If Bagwell's healthy, then I agree with your statement that we won't be able to afford any big-name free agent bats. We could still make some small moves (trade for Estrada, sign Damion Easley, etc.), but forget Giles.

If Bagwell's not healthy...that's where things get interesting, as you noticed. We'd basically be forced to trade him, because no one wants a $17 million pinch hitter. And so what if you 'can't see him in any other uniforms'? I'm sure people thought the same thing about Ken Griffey Jr. with the Mariners, Roger Clemens with the Red Sox, etc. Bagwell has been with the Astros for much longer than those guys, I know, but I think we'd have to try and trade him.

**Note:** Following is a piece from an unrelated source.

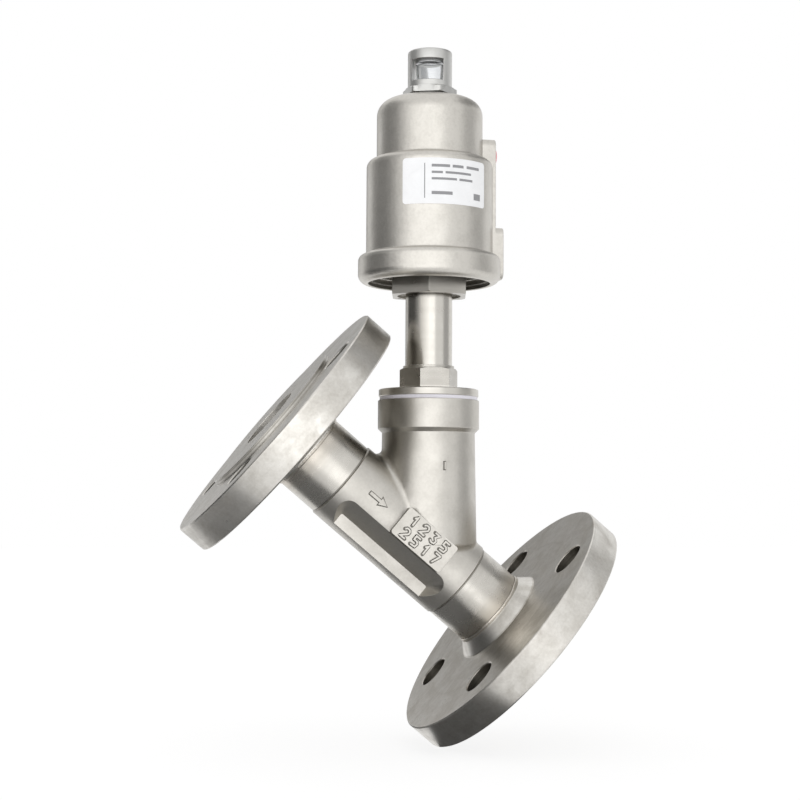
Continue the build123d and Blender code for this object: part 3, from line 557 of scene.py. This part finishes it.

Ok, basically I've done nothing but agree with you so far. Time to argue:

I'd much rather get Jacque Jones than Bernie Williams. Jones might not get as much money as you think - his stats are superficially low because Ron Gardenhire is an idiot and plays him against lefties. What you call a downside - he can't hit lefties at all - might actually not be such a bad thing, as it allows Chris Burke some much-needed playing time when a lefty is starting. And now let's talk about defense. I don't think I'm exaggerating when I say the difference between Bernie Williams's defense and Jacque Jones's defense (wherever they play in the OF) is close to 20/30 runs a year. That's HUGE. Jones has much better range, a better arm, and is a better person. All right, maybe not the last one, but Jones is 30 (Bernie is 37), is excellent defensively, and has a career 830 OPS against righties. I'd give him 2/10 or 3/12. More later - gotta teach.

Andres said...

$5 million for a platoon player? No! That's ludicrous! Good teams will bring in lefties to face him, and he'll be out of the game. He might only get 500 at-bats. Not worth it.

Wesley said...

A quick comment on the Bagwell personal services contract. The Astros really need to lock up Brad Ausmus's post-player days now. Ausmus will be a great manager at some point in the next 15 years. Getting him started as a coach or minor-league manager after he retires would be huge for the Astros organization.